Roma – Un nuovo giro di consultazioni, il terzo a due mesi dalle elezioni del 4 marzo, per “verificare se i partiti abbiano altre prospettive di maggioranza di governo”. È la decisione presa oggi dal presidente della Repubblica, Sergio Mattarella, che ha convocato per lunedì prossimo la nuova tornata di incontri con i rappresentanti delle forze parlamentari. Rimane dunque solo un lungo weekend ai leader politici per provare a sbloccare lo stallo. Altrimenti il capo dello Stato sarà costretto a prendere l’iniziativa, magari giocando la carta di un governo del presidente per scongiurare il ritorno alle urne.
L’annuncio è partito dal Colle senza neppure aspettare la Direzione nazionale del Partito democratico. Il consesso in cui i dem avrebbero dovuto decidere se accogliere o meno la proposta di dialogo con il M5s, che si stava però trasformando in una resa dei conti tra i renziani e le altre correnti, e che poi si è concluso con un armistizio sulla posizione dell’ex segretario Matteo renzi: niente accordi con il M5 né con la Lega.
Al Colle, come nel Paese, la pazienza dev’essere terminata e si attende qualche novità concreta. Un’apertura del fondatore di Forza Italia, Silvio Berlusconi, all’ipotesi di sostenere dall’esterno un governo M5s-Lega; un dietro front del capo politico del Movimento 5 stelle, Luigi Di Maio, per sedersi al tavolo con tutto il centrodestra; la caduta dei veti reciproci tra la Lega e il Pd per formare insieme una maggioranza. Sono tutti elementi che, ognuno con uno sbocco diverso, aprirebbero una via d’uscita dalla crisi. Tutti però sembrano miraggi, almeno al momento.
Il M5s mantiene il ‘niet’ su Forza Italia e si è rassegnato all’idea che Salvini non lascerà Berlusconi, così ha cominciato ad attaccare l’avversario come fosse già riaperta la campagna elettorale. Il Pd continua litigare al proprio interno. Il centrodestra rivendica l’incarico di governo, per cercare i voti in Parlamento o formare un esecutivo di minoranza.
Difficile che Mattarella accetti quest’ultima ipotesi. Senza garanzie sui numeri non assegnerà un incarico, perché un eventuale governo che si presentasse alle camere senza ottenere la fiducia rimarrebbe comunque in carica per gli afari correnti. Solo il ritorno alle urne è forse più sgradito al Colle di un governo di minoranza.
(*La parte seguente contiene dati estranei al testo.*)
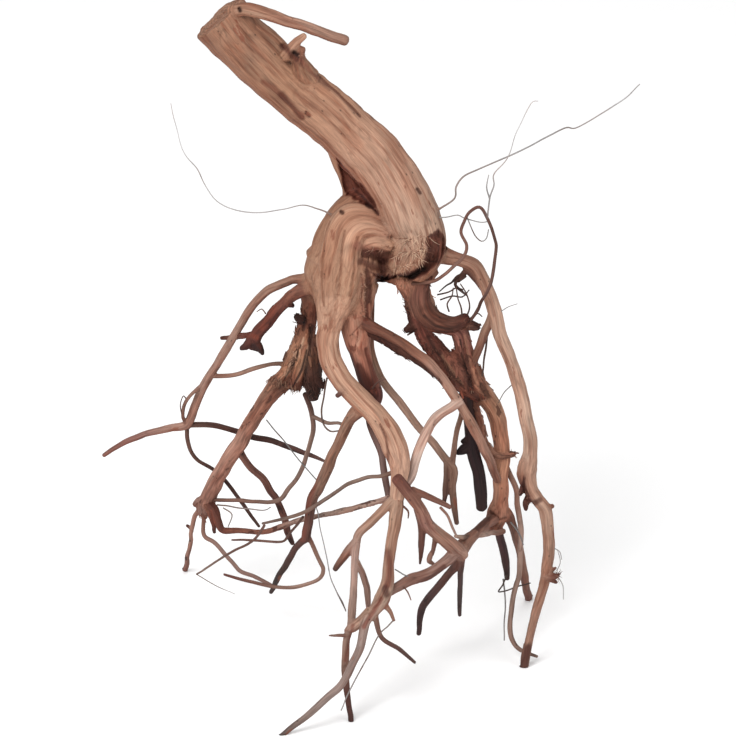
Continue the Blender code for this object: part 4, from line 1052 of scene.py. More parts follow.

Non tutti però escludono che, in assenza di altre novità, si decida di sperimentare anche questa strada, magari con un preincarico che lascerebbe l’esecutivo Gentiloni al proprio posto per l’ordinaria amministrazione. Per questo scenario circola il nome del numero due della Lega, Giancarlo Giorgetti, come volto che potrebbe essere ‘tollerato’ dal Pd.
Se lo stallo politico registrato dal 4 marzo a oggi perdurasse fino a lunedì, l’inquilino del Quirinale non avrebbe altra scelta, per evitare il ritorno alle urne, che prendere un’iniziativa. E se la strada non sarà quella dell’incarico o del preincarico al centrodestra, allora rimane l’ultima carta: tentare di far nascere un governo del presidente. Mattarella lo conserva come estremo tentativo, anche perché sia Salvini sia Di Maio hanno bocciato l’ipotesi. I due sarebbero in grado, insieme, di far mancare la fiducia in Parlamento. In questo modo si indebolirebbe – soprattutto agli occhi dell’Ue, dei partner nternazionali e dei mercati – l’unica istituzione, il Quirinale, in grado di fare da garanzia in uno scenario di crisi politica senza sbocchi.
Ecco perché il capo dello Stato dovrà condire la mossa con un appello che non si può rifiutare. Ad esempio chiedendo ai partiti una tregua, lunga giusto il tempo di mettere in sicurezza i conti pubblici con la Legge di bilancio – bisogna trovare 18 miliardi di euro per mettersi in regola e scongiurare l’aumento automatico di Iva e accise – e di modificare il sistema elettorale per evitare che un nuovo ricorso alle urne produca la stessa incertezza di oggi.